Comme un contrepoint de fugue on devine aussi une voix indignée issue des psaumes : L’insensé dit en son coeur : « il n’y a point de Dieu ! » (Psaume 14). Dans tout le livre – comme dans l’histoire de l’humanité – se déroule une bataille, entre l’insensé qui rejette la grâce divine et va de plus en plus loin dans sa dépravation et sa vision corrompue des choses et l’homme de foi qui ne conçoit pas l’existence sans la sagesse de Dieu.
L’insensé d’aujourd’hui, écrit Rafael Gambra, n’est pas l’insensé de saint Anselme « puisqu’on passe d’un insensé illogique à un insensé logiciste… Avec ses réductions logiques, la raison désincarnée détruit le sens des choses, et produit un effritement de l’habitacle humain qui fait que l’homme lui-même y pourrit ».

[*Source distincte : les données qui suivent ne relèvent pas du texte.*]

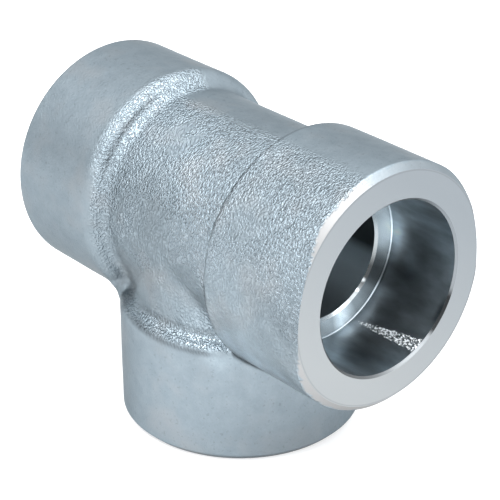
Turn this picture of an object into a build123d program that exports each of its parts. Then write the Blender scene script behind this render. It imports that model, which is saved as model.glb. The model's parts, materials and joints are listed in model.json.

On peut dire que deux voies s’ouvrent de prime abord à l’homme, l’une définie de manière radicale par Descartes est la voie mécanistique, celle de la Raison et du calcul autosatisfait ; et l’autre la voie du Coeur, une voie contemplative qui est celle choisie par Pascal, horrifié par les raisonnements cartésiens. D’abord d’amusants automates mus par des ressorts ; désormais des systèmes informatiques complexes dont l’immense capacité de calcul menace d’influencer la conscience humaine.
En contre-pied, l’envol méditatif du poète, comme écrit Gambra à propos de Saint-Exupéry : « Ce scrutateur solitaire des premiers horizons aériens au-dessus des cités de la terre a su pénétrer comme personne le lien mystérieux qui rattache l’homme à son monde et à l’au-delà. Là se trouvent les racines existentielles (historiques et sacrées) de la vie humaine authentique, face aux réalisations massificatrices d’une raison désincarnée et d’un faux humanisme abstrait, qui trahit la véritable destinée de l’homme. »
Ce livre a été publié pour la première fois en Espagne, il y a plus de cinquante ans. Son actualité n’a pas diminué d’un iota. Au contraire, ainsi qu’un bon vin acquiert avec le temps une force et un goût particuliers, l’argumentation du philosophe se vérifie au fil des ans. L’ouvrage de Gambra nous montre que l’histoire est prévisible dans une certaine mesure.
L’auteur ne mentionne pas le nom de son compatriote José Ortega y Gasset mais sa présence se perçoit dans le livre. Lorsque Gambra met sur le même plan le socialisme et le libéralisme comme deux systèmes basés sur le même concept rationnel, on sent qu’il fait allusion à Ortega, adepte du libéralisme. Sous le socialisme contemporain, l’Etat (qui demeure comme sous le libéralisme la seule structure de la société, considère Gambra) « dépasse sa fonction, en quelque sorte passive, de gardien du droit, pour se transformer en facteur actif d’organisation et de fourniture de services ». Dans la conception libérale de la société, l’Etat est en quelque sorte extrinsèque à l’homme, c’est un règlement de simple cohabitation des individus entre eux. « Il y a plus : pour les théoriciens du rationalisme politique, la société authentique ou véritable n’est que le produit d’un pacte ou d’un contrat passé entre des hommes essentiellement autonomes, entre des individus faits et formés en marge de la société elle-même. Aussi, lorsque celle-ci dépasse ces limites et constitue une communauté faite de liens ou dotée, d’une certaine manière, d’un sens, elle représente un mal pour l’homme ou même l’origine précise du mal et de la corruption parmi les hommes, qui sont bons et rationnels par nature… », écrit Gambra.
Rien d’étonnant si de tels systèmes engendrent Rhinocéros et Rhinocérite, images scéniques de Ionesco : les humains se transforment en rhinocéros dans l’abîme conformiste de leur chute.